**Exercise brief**
Using the data that follows, return exactly the lines from the one that contains "---- The whole" through the one that contains "obj.data.transform(world)", ends included.

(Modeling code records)
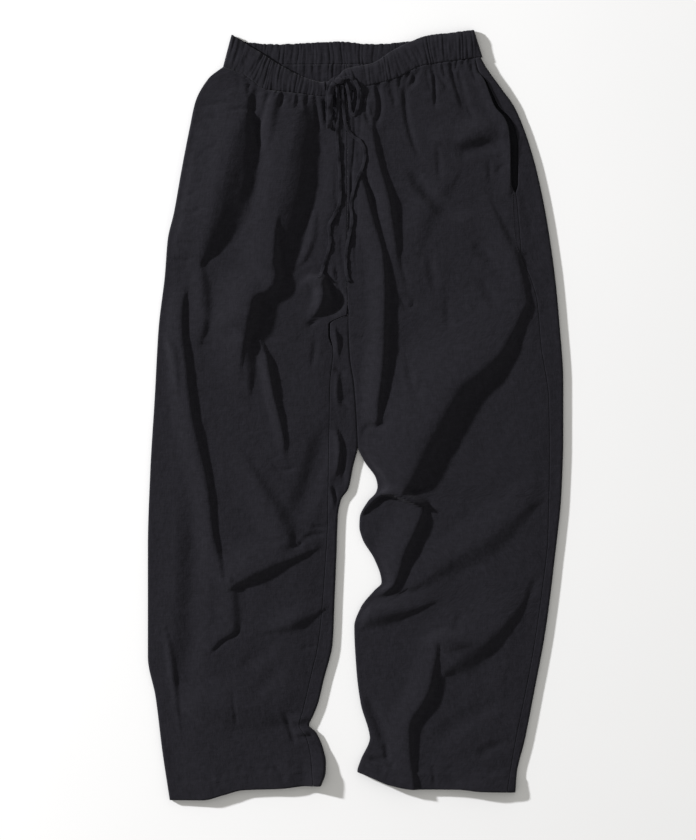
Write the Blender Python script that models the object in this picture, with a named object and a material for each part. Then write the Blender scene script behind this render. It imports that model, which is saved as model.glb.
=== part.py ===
"""Linen pull-on pants with a tied drawstring, laid face up on a flat surface.

Run with: blender --background --python part.py

The scene is in metres with +Z up. The pants lie on z = 0 with the waist towards +Y and the
wearer's left leg towards +X. All sizes below are millimetres, turned into metres by MM when a
mesh is made. Each leg is a flattened tube: a run of cloth that lies flat on the surface, a round
fold at each side edge, and a top run that carries the folds. The panels are the stretches of
that tube between the seams, each a wall of cloth with its own thickness.
"""
import math

import bmesh
import bpy
import numpy as np
from mathutils import Vector

MM = 0.001

# Cloth and seams
WALL = 1.5
CROTCH_WALL = 1.0
HEM_WALL = 2.3
HEM_DEPTH = 25.0
SEAM_GAP = 0.3
CROTCH_GAP = 2.0
BAND_WALL = 2.2
POCKET_WALL = 1.0
LAYER_GAP = 0.8

# The flattened tube
LIE_HEIGHT = 6.6
BAND_LIFT = 2.6
EDGE_BULGE = 3.5
EDGE_ARC = 10.0
LEG_GAP = 1.5

# Places along the length
HEM_Y = -485.0
CROTCH_Y = 130.0
CROTCH_DEPTH = 36.0
TOP_Y = 440.0

# Gathers of the waistband
FRONT_GATHERS = 45
BACK_GATHERS = 42
FRONT_GATHER_HEIGHT = 1.1
BACK_GATHER_HEIGHT = 0.7

# Drawstring
TIE_DIAMETER = 5.0
TIE_STEP = 11.0
TIE_CLEARANCE = 0.8

# Rows of each panel, as spans of the length: start, end, rows in the span
ROW_SPANS = (
    (HEM_Y, HEM_Y + HEM_DEPTH, 2),
    (HEM_Y + HEM_DEPTH + 2.0, 78.0, 22),
    (90.0, CROTCH_Y, 5),
    (139.0, CROTCH_Y + CROTCH_DEPTH, 4),
    (188.0, TOP_Y, 11),
)

# Edges of the pants seen from above: x at each height y, from the waist to the hem
RIGHT_OUTER = ((452, -172), (437, -191), (407, -208), (375, -215), (318, -226), (262, -236),
               (228, -244), (180, -248), (113, -256), (24, -261), (-76, -267), (-173, -270),
               (-314, -270), (-366, -260), (-438, -251), (-500, -241.5))
RIGHT_INNER = ((166, -10.7), (90, -8.3), (72, -7), (43, -2.4), (0, 1), (-43, 2.6), (-69, -2.8),
               (-95, -8.2), (-110, -18), (-130, -22), (-184, -24), (-236, -26.2), (-295, -28.8),
               (-345, -40.7), (-375, -48), (-392, -54.8), (-403, -59.6), (-412, -50.5),
               (-435, -40.7), (-451, -37.5), (-464, -38), (-482, -44))
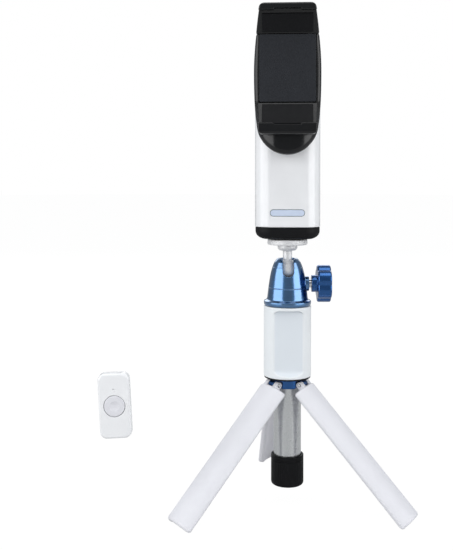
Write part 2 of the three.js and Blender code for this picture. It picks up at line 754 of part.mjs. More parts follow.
function backPad() {
  const halfHeight = (UPPER_ROOT - LOWER_ROOT) / 2 - GAP;
  const middle = (UPPER_ROOT + LOWER_ROOT) / 2;
  const outline = roundedRectangle(PAD_HALF_WIDTH, halfHeight, 1.2, 3).map(([x, z]) => [x, z + middle]);
  return slab(outline, CARRIER_FRONT - 0.1, CARRIER_FRONT + 1.6 - GAP, 0.4, 2);
}

function jawSpring(side) {
  const [coilR, wireR] = [1.95, 0.3];
  const [bottom, top] = [SPRING_FOOT + wireR + GAP, SPRING_TOP - wireR - GAP];
  class Coil extends THREE.Curve {
    getPoint(t) {
      const angle = t * SPRING_TURNS * 2 * Math.PI;
      return new THREE.Vector3(coilR * Math.cos(angle), coilR * Math.sin(angle), bottom + (top - bottom) * t);
    }
  }
  const wire = outlineShape(arc(0, 0, wireR, 0, 270, 3));
  const geometry = new THREE.ExtrudeGeometry(wire, { steps: SPRING_TURNS * 8, extrudePath: new Coil() });
  return solid(geometry).translate([side * RAIL_X, TRACK_Y, 0]);
}

function phoneClamp() {
  const made = group(0, 0, BODY_Z + BODY_AXIS_Z);
  made.rotation.z = BODY_HEADING * DEG;
  made.add(
    piece("clamp_carrier", clampCarrier(), blackGloss),
    piece("upper_jaw", upperJaw(), blackGloss),
    piece("lower_jaw", lowerJaw(), blackGloss),
    piece("back_pad", backPad(), greyRubber),
    piece("upper_jaw_pad", jawPad(UPPER_ROOT, UPPER_TOP), blackPlastic),
    piece("lower_jaw_pad", jawPad(-LOWER_ROOT, -LOWER_BOTTOM).mirror([0, 0, 1]), blackPlastic),
    piece("guide_rod_left", guideRod(-1), steel),
    piece("guide_rod_right", guideRod(1), steel),
    piece("spring_left", jawSpring(-1), steel),
    piece("spring_right", jawSpring(1), steel),
  );
  return made;
}

// ---- Remote control ----
function remoteControl() {
  const { halfWidth, halfHeight, halfDepth, cornerR } = REMOTE;
  const wall = REMOTE_WALL;
  const seam = REMOTE_SEAM_Y;
  const r = REMOTE_BUTTON_R;
  const outline = roundedRectangle(halfWidth, halfHeight, cornerR, 4);
  const inner = roundedRectangle(halfWidth - wall, halfHeight - wall, cornerR - wall, 4);
  const whole = slab(outline, -halfDepth, halfDepth, 1.1, 2);
  const frontHollow = slab(inner, -halfDepth + wall, seam + 1);
  const backHollow = slab(inner, seam - 1, halfDepth - wall);
  const frontHalf = common(whole, block(-30, 30, -30, seam - GAP / 2, -30, 30));
  const backHalf = common(whole, block(-30, 30, seam + GAP / 2, 30, -30, 30));
  const buttonHole = alongY(rod(r + 0.4, -10, 0, 24));
  const button = alongY(
    turned([[0, -3.9], [2.6, -3.9], [3, -4.2], [r - 0.4, -4.2], [r, -3.8], [r, -2.2], [0, -2.2]], 24),
  );
  const made = group(REMOTE_CENTRE.x, REMOTE_CENTRE.y, REMOTE_CENTRE.z);
  made.rotation.y = REMOTE_TILT * DEG;
  made.add(
    piece("remote_front", cut(frontHalf, frontHollow, buttonHole), whiteEnamel),
    piece("remote_back", cut(backHalf, backHollow), whiteEnamel),
    piece("remote_button", button, whitePlastic),
    piece("remote_board", block(-7.6, 7.6, -0.9, 0, -17.6, 17.6), boardGreen),
    piece("coin_cell", alongY(rod(5, 0.3, 2.3, 24)).translate([0, 0, -10]), steel),
  );
  return made;
}

// ---- The whole stick ----
const stick = new THREE.Group();
stick.add(
  piece("outer_tube", outerTube(), tubeMetal),
  piece("end_cap", endCap(), blackPlastic),
  piece("leg_hub", legHub(), blueAnodised),
  piece("collar_ring", collarRing(), blackPlastic),
  piece("collar", collar(), whiteEnamel),
  tripod(),
  pole(),
  ballHead(),
  stabiliser(),
  phoneClamp(),
  remoteControl(),
);

export default stick;
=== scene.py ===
import json
import math

import bpy
import numpy as np
from mathutils import Matrix, Vector

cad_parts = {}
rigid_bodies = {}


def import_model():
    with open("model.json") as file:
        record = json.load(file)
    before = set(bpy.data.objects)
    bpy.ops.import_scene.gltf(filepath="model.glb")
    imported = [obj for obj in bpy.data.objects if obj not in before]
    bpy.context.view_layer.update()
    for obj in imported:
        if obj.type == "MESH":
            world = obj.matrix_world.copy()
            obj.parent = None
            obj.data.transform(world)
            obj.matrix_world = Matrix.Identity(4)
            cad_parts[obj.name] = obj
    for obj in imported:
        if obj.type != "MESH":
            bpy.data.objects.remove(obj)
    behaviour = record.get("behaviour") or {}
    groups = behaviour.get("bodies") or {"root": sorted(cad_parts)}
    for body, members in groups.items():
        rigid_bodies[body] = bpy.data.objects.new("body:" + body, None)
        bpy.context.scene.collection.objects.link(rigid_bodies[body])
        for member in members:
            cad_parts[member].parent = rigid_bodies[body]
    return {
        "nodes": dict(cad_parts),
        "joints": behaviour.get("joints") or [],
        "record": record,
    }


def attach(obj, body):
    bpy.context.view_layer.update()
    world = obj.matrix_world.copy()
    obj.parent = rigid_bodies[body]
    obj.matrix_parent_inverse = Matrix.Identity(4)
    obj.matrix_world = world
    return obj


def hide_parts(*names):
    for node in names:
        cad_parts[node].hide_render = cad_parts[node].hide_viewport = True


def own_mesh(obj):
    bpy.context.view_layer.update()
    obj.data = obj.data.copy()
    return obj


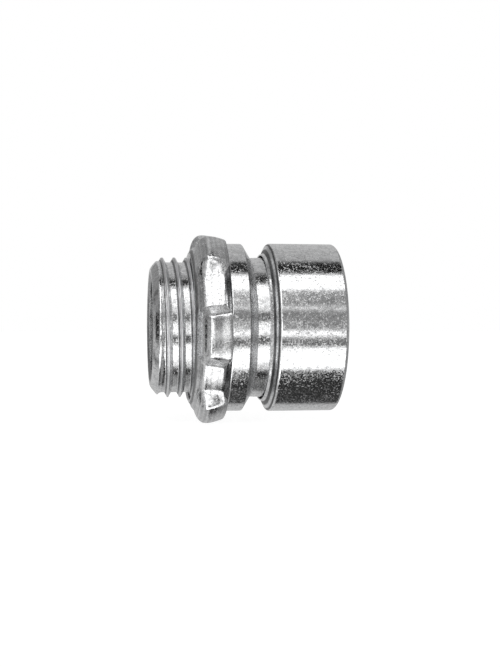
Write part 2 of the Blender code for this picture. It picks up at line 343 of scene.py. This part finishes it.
class Graph:
    """The emptied node tree of a material or world."""

    def __init__(self, owner):
        owner.use_nodes = True
        self.tree = owner.node_tree
        self.tree.nodes.clear()

    def node(self, kind, inputs=None, **settings):
        """Makes a node and returns its outputs as Values by name."""
        node = self.tree.nodes.new("ShaderNode" + kind)
        for key, setting in settings.items():
            setattr(node, key, setting)
        for key, value in (inputs or {}).items():
            source = value.source if isinstance(value, Value) else value
            if isinstance(source, bpy.types.NodeSocket):
                self.tree.links.new(source, node.inputs[key])
            else:
                node.inputs[key].default_value = source
        return {output.name: Value(self, output) for output in node.outputs}

    def math(self, operation, *operands):
        return self.node("Math", dict(enumerate(operands)), operation=operation)["Value"]

    def ramp(self, value, span, result, interpolation='LINEAR'):
        """Maps the span (low, high) of a value to the result (at low, at high)."""
        return self.node("MapRange", {
            "Value": value, "From Min": span[0], "From Max": span[1],
            "To Min": result[0], "To Max": result[1]}, interpolation_type=interpolation)["Result"]

    def step(self, value, span, result):
        """A ramp with eased ends."""
        return self.ramp(value, span, result, interpolation='SMOOTHSTEP')

    def noise(self, vector, scale, detail, roughness):
        return self.node("TexNoise", {"Vector": vector, "Scale": scale, "Detail": detail,
                                      "Roughness": roughness})["Fac"]


# ---- zinc plating ----------------------------------------------------------

GRAIN = 4200.0               # crystal grains per metre
GRAIN_DEPTH = 0.5            # relief of the grain
SPECKS = 0.42                # roughness added in scattered matt crystals
EDGE_HIGHLIGHT_AND_HOLLOW_SHADE = 0.5                   # strength of the painted highlight on edges and the painted shade in hollows, which are also rougher


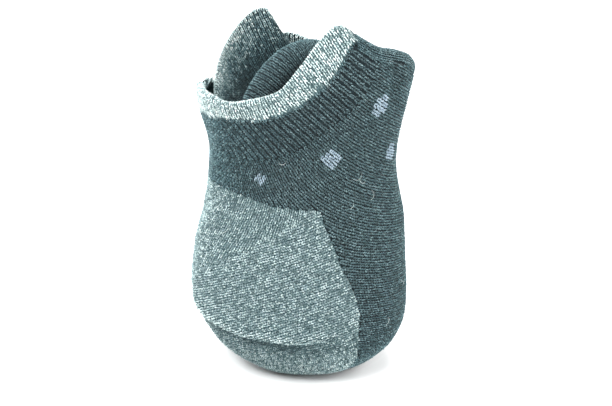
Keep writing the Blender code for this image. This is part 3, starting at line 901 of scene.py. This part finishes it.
def band(out, steps, radius):
    """Cloth that turns over at its top: its places, its length, and how far it reaches down.

    out(t, f) is its face, from its foot, f 0, to its top, f 1.  Flat places count along the top,
    and across it: + down the face, 0 on top, - down the back.
    """
    ts = np.linspace(0, steps - 1, 600)
    top = out(ts, np.ones(600))
    along = np.concatenate([[0], np.cumsum(np.linalg.norm(np.diff(top, axis=0), axis=1))])
    wide = np.linalg.norm(top - out(ts, np.zeros(600)), axis=1)
    quarter = np.pi * radius / 2

    def place(u, q, lift=0.0):
        t = np.interp(u, along, ts)
        deep = np.interp(u, along, wide)
        f = 1 - np.maximum(np.abs(q) - quarter, 0) / deep
        left, right = np.maximum(t - 0.05, 0), np.minimum(t + 0.05, steps - 1)
        over = out(right, f) - out(left, f)
        up = out(t, f + 0.02) - out(t, f - 0.02)
        normal, up = unit(np.cross(over, up)), unit(up)
        turn = np.clip(q / radius, -np.pi / 2, np.pi / 2)
        far = (radius + lift)
        outwards, upwards = (far * np.sin(turn))[..., None], (far * np.cos(turn))[..., None]
        return out(t, f) - normal * radius + normal * outwards + up * upwards

    return place, along[-1], float(wide.max()) + quarter, lambda u: np.interp(u, along, wide) + quarter


def tube(name, sections, material):
    """A closed solid through a row of closed outlines, its ends filled straight across."""
    count, around = sections.shape[:2]
    index = np.arange(count * around).reshape(count, around)
    after = np.roll(index, -1, axis=1)
    sides = np.stack([index[:-1], after[:-1], after[1:], index[1:]], -1).reshape(-1, 4)
    low = np.arange(around // 2 - 1)
    high = around - 1 - low
    ladder = np.stack([low, low + 1, high - 1, high], -1)
    ladder = ladder[ladder[:, 1] < ladder[:, 2]]
    faces = np.concatenate([sides[:, ::-1], index[0][ladder], index[-1][ladder][:, ::-1]])
    return new_mesh(name, sections.reshape(-1, 3), faces, [material])


def band_cloth(name, made, material, columns, sink=SINK, start=0.0, end=None):
    """The ground of a turned band, from the foot of its face over the top to the foot of its back."""
    place, length, _, reach = made
    us = np.linspace(start, length if end is None else end, columns)
    shares = np.array([1, 0.8, 0.6, 0.45, 0.3, 0.2, 0.1, 0, -0.1, -0.2, -0.3, -0.45, -0.6, -0.8, -1])
    u, share = np.meshgrid(us, shares, indexing="ij")
    return tube(name, place(u, share * reach(u), -sink), material)


def straight_maps(extent, wale, course, slope=90.0):
    """Wales square to the band's top."""
    u = np.linspace(extent[0], extent[1], 4)
    ones = np.ones(4)
    return count_maps(u, 0 * ones, slope * ones, wale * ones, course * ones, extent)


def welt_face(t, f):
    step = np.arange(len(WELT["rim_angle"]), dtype=float)
    read = {column: through(step, WELT[column], t) for column in WELT}
    low, high = across_of(read["foot_angle"]), across_of(read["rim_angle"])
    under, over = up_of(read["foot_height"]), up_of(read["rim_height"] - WELT_RADIUS)
    swell = 0.5 * soft_step(f / 0.25) - CORNER_LEAN * f * soft_step((-62 - read["rim_angle"]) / 26)
    return wrap(low + (high - low) * f, under + (over - under) * f, swell)


def fold_face(t, f):
    """The foot's folded top edge, t counting from the mouth's corner in steps of one degree."""
    angle = CORNER_ANGLE + 4.5 + t
    top = fold_height(angle) - FOLD_RADIUS
    low = fold_height(angle) - FOLD_BAND
    return wrap(across_of(angle), up_of(low + (top - low) * f), 0.0 * f)


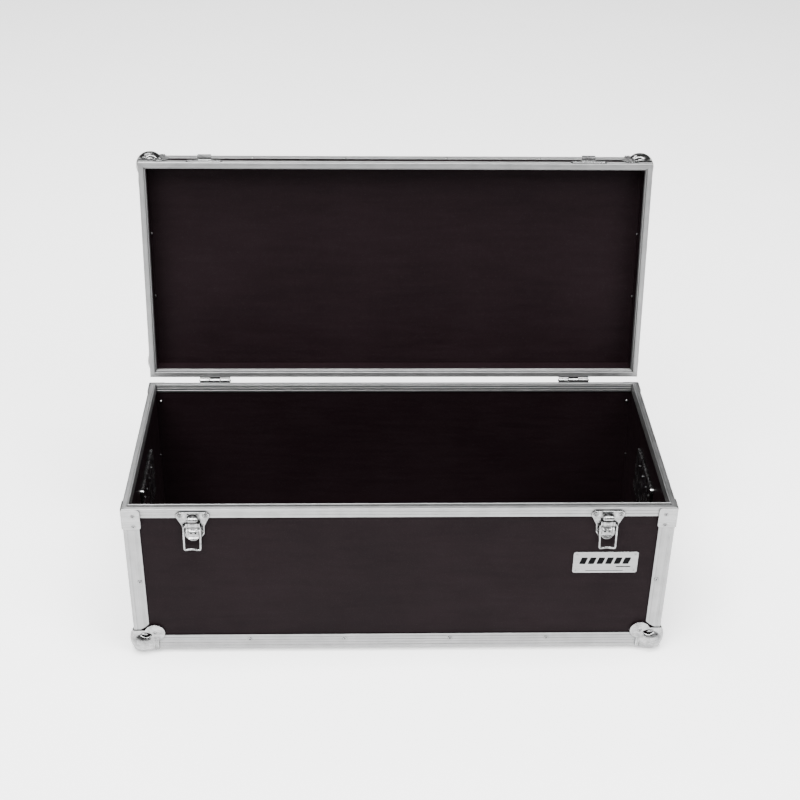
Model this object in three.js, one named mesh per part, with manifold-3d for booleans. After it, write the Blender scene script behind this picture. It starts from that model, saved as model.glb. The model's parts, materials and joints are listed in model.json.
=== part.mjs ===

**Response to this task**
// ---- The whole stick ----
const stick = new THREE.Group();
stick.add(
  piece("outer_tube", outerTube(), tubeMetal),
  piece("end_cap", endCap(), blackPlastic),
  piece("leg_hub", legHub(), blueAnodised),
  piece("collar_ring", collarRing(), blackPlastic),
  piece("collar", collar(), whiteEnamel),
  tripod(),
  pole(),
  ballHead(),
  stabiliser(),
  phoneClamp(),
  remoteControl(),
);

export default stick;
=== scene.py ===
import json
import math

import bpy
import numpy as np
from mathutils import Matrix, Vector

cad_parts = {}
rigid_bodies = {}


def import_model():
    with open("model.json") as file:
        record = json.load(file)
    before = set(bpy.data.objects)
    bpy.ops.import_scene.gltf(filepath="model.glb")
    imported = [obj for obj in bpy.data.objects if obj not in before]
    bpy.context.view_layer.update()
    for obj in imported:
        if obj.type == "MESH":
            world = obj.matrix_world.copy()
            obj.parent = None
            obj.data.transform(world)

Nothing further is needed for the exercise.